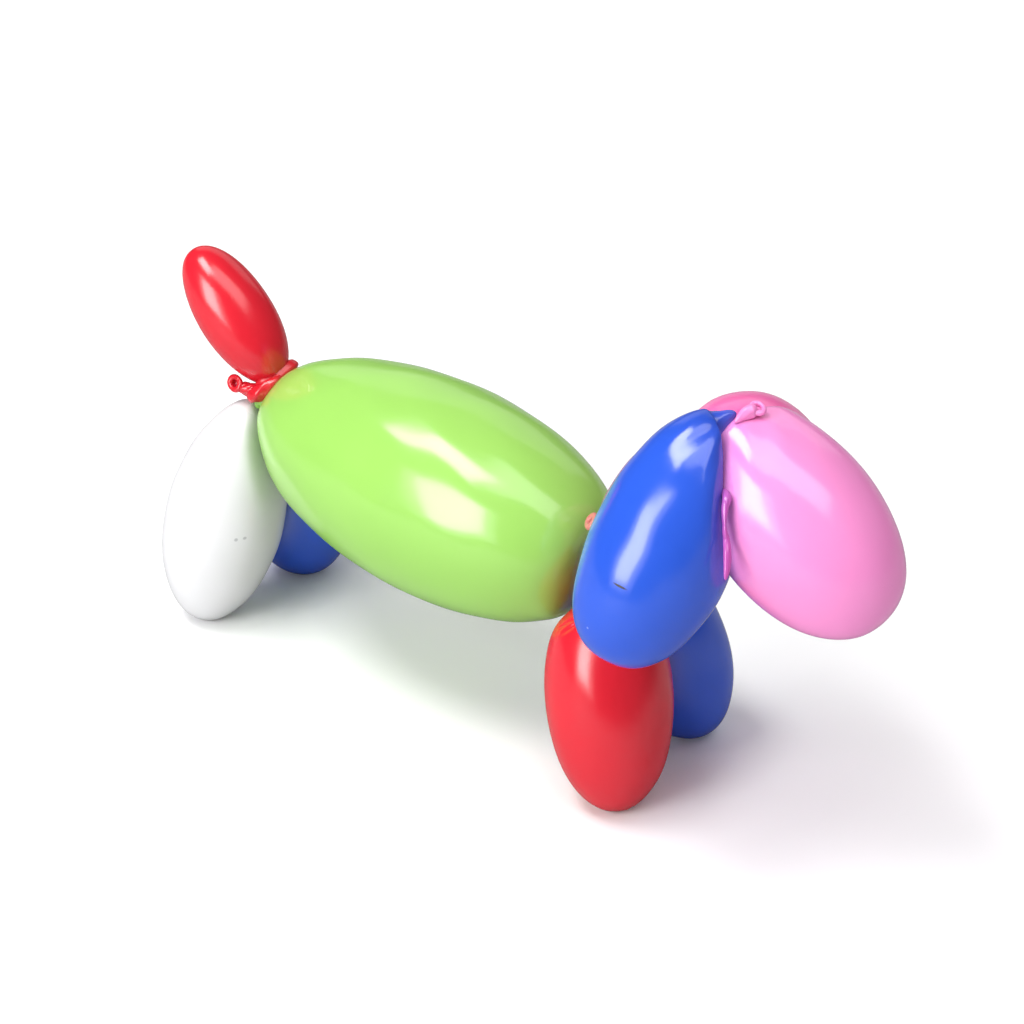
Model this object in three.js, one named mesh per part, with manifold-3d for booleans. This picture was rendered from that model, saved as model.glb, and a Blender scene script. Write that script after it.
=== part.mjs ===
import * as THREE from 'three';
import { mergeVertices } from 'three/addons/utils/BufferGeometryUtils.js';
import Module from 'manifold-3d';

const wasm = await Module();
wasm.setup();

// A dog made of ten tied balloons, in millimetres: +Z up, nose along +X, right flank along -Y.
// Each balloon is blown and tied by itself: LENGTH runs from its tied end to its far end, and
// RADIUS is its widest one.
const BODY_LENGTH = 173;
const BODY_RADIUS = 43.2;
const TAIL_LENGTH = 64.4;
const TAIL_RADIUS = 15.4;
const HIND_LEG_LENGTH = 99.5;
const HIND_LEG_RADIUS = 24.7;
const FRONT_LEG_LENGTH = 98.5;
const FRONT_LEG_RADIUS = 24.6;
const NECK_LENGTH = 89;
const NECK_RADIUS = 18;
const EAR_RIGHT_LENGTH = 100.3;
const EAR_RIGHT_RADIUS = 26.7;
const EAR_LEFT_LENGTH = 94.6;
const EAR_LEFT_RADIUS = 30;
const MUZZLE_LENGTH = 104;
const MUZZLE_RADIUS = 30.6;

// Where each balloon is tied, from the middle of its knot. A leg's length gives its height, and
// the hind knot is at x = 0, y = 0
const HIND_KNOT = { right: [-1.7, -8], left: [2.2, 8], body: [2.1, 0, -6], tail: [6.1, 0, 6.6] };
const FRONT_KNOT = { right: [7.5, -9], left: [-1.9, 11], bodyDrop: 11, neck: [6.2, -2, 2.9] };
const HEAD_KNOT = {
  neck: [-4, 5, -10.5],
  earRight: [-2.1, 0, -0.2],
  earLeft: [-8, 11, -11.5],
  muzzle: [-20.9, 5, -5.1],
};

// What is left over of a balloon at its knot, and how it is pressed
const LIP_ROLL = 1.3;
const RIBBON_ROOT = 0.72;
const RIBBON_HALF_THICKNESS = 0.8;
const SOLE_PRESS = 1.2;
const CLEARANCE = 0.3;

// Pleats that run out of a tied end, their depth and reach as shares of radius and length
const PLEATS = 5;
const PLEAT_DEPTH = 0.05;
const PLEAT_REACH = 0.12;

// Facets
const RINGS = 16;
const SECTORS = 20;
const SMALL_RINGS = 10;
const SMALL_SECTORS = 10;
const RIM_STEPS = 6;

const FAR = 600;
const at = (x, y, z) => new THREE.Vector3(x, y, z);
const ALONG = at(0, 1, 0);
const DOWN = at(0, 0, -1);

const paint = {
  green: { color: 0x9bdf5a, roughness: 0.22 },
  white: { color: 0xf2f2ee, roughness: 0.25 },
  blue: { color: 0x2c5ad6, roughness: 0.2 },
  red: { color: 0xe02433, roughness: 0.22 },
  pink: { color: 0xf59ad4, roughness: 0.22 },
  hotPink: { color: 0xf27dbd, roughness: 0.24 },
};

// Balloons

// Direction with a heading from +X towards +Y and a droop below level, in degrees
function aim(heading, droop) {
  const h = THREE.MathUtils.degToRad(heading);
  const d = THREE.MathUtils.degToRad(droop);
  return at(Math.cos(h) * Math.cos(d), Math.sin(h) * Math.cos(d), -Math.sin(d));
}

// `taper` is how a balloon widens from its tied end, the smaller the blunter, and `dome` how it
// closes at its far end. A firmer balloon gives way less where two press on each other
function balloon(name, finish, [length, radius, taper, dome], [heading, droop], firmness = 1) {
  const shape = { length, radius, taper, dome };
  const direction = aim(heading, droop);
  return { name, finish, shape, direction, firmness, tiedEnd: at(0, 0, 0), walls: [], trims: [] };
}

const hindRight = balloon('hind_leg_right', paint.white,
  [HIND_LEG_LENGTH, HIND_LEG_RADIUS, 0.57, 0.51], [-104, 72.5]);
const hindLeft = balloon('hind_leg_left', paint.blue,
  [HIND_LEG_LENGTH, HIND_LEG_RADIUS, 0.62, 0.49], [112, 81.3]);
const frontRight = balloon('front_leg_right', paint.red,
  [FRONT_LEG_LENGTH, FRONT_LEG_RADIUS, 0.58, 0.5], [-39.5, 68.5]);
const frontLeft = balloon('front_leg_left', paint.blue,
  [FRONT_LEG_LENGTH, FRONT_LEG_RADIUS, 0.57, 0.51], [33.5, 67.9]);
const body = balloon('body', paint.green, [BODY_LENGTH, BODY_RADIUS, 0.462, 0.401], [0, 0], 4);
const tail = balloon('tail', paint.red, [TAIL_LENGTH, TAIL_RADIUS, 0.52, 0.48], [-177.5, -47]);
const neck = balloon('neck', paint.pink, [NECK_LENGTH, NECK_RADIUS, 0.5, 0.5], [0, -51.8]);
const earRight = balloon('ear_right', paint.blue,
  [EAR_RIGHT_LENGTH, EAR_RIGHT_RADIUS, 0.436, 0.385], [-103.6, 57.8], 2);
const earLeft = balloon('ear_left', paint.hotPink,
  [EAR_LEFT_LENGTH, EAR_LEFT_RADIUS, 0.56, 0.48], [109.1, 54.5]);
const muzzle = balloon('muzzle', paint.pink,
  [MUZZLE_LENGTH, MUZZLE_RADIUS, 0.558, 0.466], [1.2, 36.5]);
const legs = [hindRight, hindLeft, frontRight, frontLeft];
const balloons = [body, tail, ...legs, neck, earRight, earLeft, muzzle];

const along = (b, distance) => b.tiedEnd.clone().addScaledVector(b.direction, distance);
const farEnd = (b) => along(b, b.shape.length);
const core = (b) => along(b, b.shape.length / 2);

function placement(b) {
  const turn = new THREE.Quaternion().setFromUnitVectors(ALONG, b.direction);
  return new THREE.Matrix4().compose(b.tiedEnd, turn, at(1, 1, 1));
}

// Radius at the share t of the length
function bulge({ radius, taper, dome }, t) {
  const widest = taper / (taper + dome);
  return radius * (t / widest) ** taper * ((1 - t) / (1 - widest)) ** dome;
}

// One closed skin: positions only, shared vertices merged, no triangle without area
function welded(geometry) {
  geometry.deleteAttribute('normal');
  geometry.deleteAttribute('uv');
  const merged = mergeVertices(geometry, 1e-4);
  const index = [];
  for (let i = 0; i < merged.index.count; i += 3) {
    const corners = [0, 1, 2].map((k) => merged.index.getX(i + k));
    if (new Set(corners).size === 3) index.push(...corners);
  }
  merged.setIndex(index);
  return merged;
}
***
Directions: From the first line above through the line that contains "wasm.setup();", quote each line exactly. Output nothing more.

Answer to this exercise:
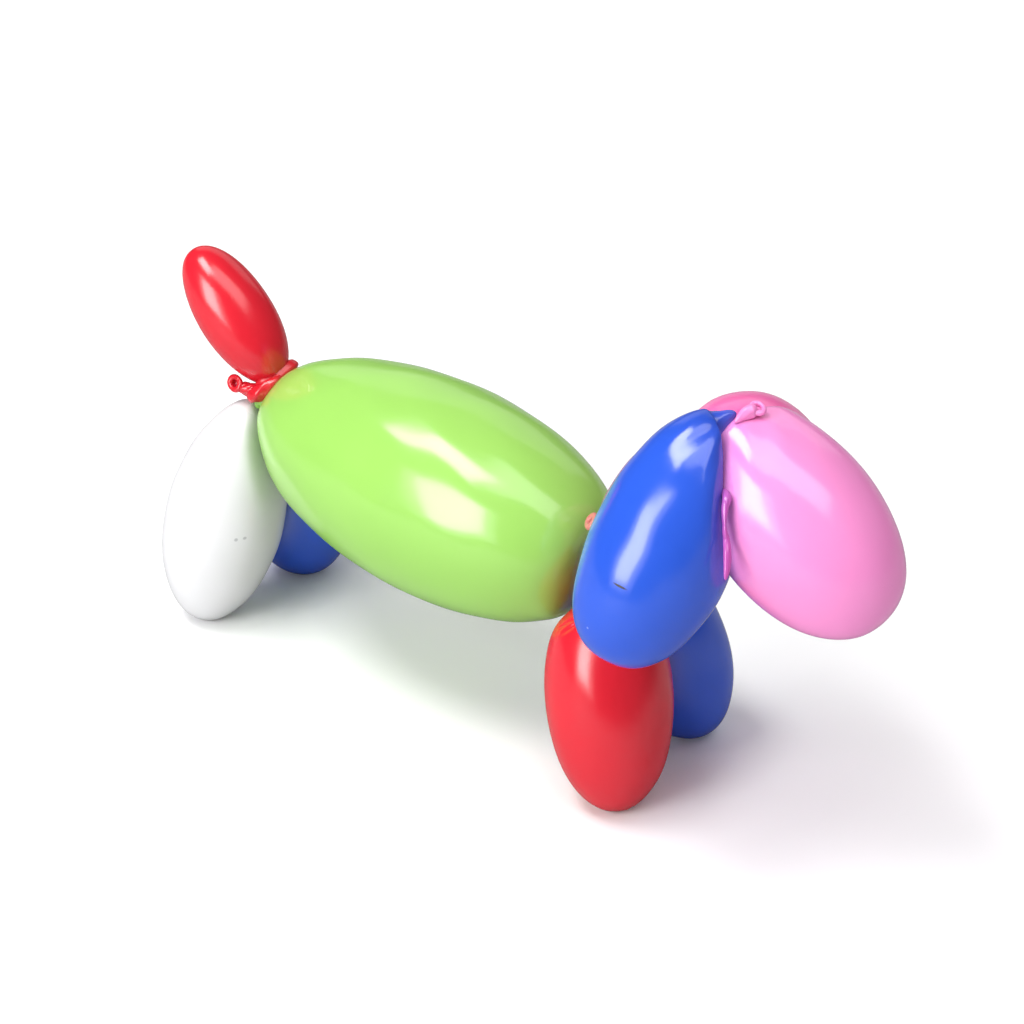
Model this object in three.js, one named mesh per part, with manifold-3d for booleans. This picture was rendered from that model, saved as model.glb, and a Blender scene script. Write that script after it.
=== part.mjs ===
import * as THREE from 'three';
import { mergeVertices } from 'three/addons/utils/BufferGeometryUtils.js';
import Module from 'manifold-3d';

const wasm = await Module();
wasm.setup();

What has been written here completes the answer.